Paranorman is also steeped in its own 3D world. The addition of 3D is incredibly immersive in Paranorman and an important factor in its construction, execution and presentation. It allows the world of Paranorman to be more than just a fantastically realized puppet world, it now engages its audience, drawing them into the streets of Blithe Hollow or the creepy forest just outside the town graveyard. The use of 3D is at its best during the climatic confrontation between Norman and Aggie, the witch that has cursed the town. During these scenes, the already impressive world of Paranorman gives away to a more abstract and even more impressive world of Aggie’s imagination and fears. It is astounding in a way only 3D can provide. Other moments during Paranorman, while not as striking as the finale, are equally amazing. Norman’s room has the depth that only a young horror film fan could provide; the stumbling living dead inch forward with the arms outstretched; the townsfolk chase the hapless living dead with their modern versions of pitchforks and torches; the approaching witch-influenced storm cloud. Each element is given a little more life, a little more depth and pops with imagination.

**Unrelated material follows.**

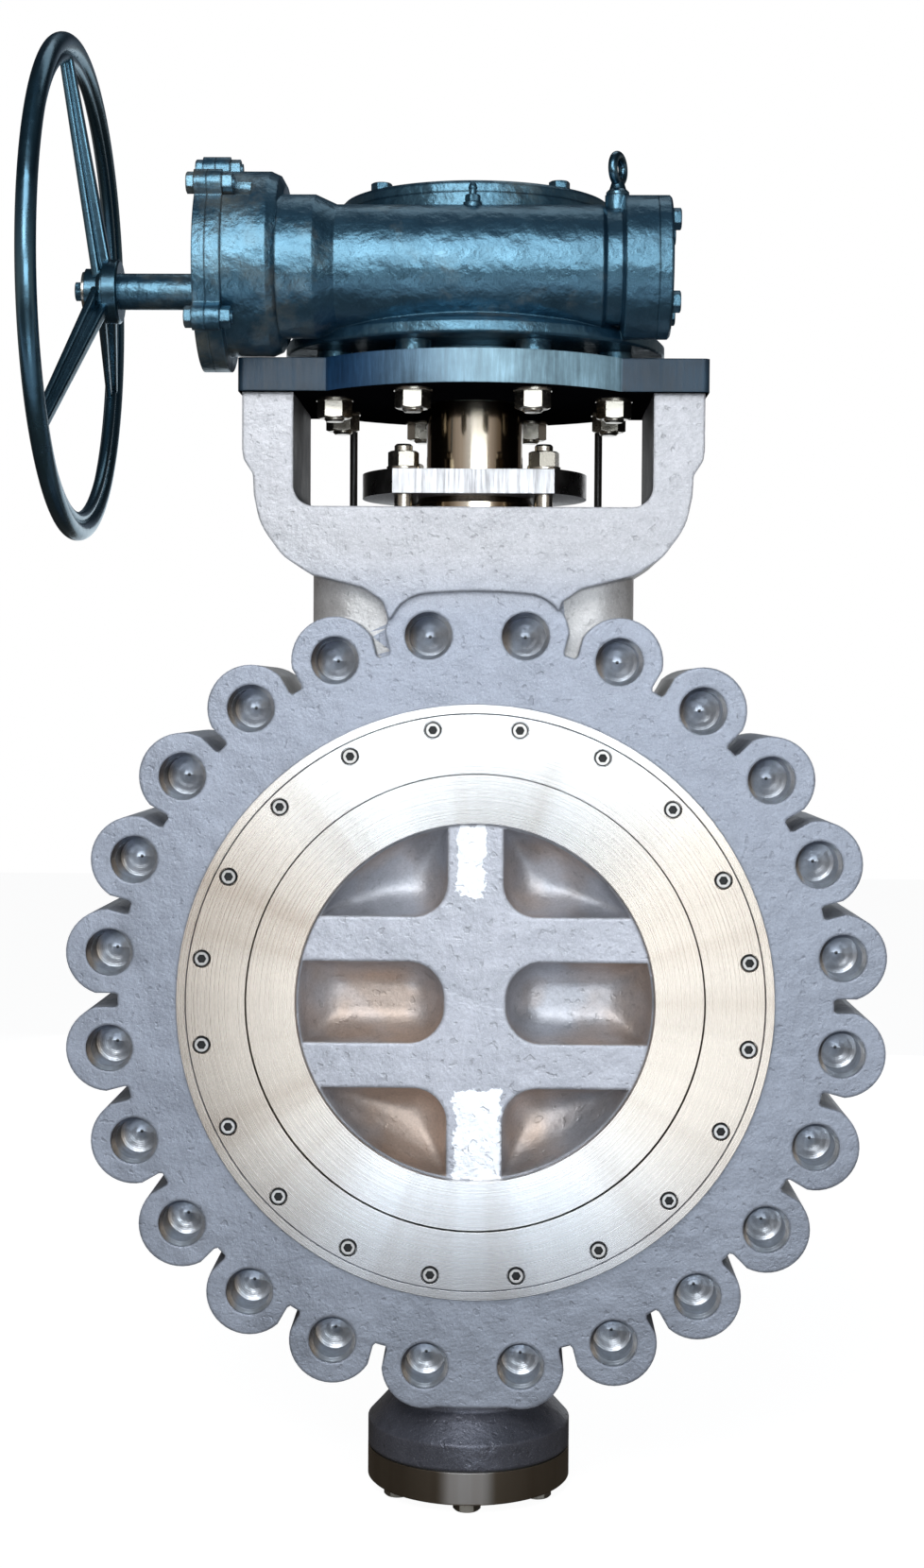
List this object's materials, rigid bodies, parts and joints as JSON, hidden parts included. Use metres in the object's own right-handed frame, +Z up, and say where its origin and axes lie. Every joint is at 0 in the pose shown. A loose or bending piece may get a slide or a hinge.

Paranorman is a triumph for both kids and adults alike, for fans of horror films or for cinema period. The film is surprisingly mature and isn’t afraid to serve up its story scary when it gets dark. Still cartoon enough to prevent nightmares, Paranorman will still create chills and thrills; for an animated film, it still gets frightening when it needs too. The film is full of heart and contains important themes. The characters are memorable and imaginative. The action is exciting, the threat is menacing and the comedy is funny. For those who hold Coraline close to their chest, Paranorman is a perfect companion. It also goes equally well with the likes of Corpse Bride, The Nightmare Before Christmas and the classic Mad Monster Party. Halloween, ghosts, the living dead and witches have never been as charming and astounding as they are in the near perfect animated feature Paranorman, a must see Halloween film for all ages.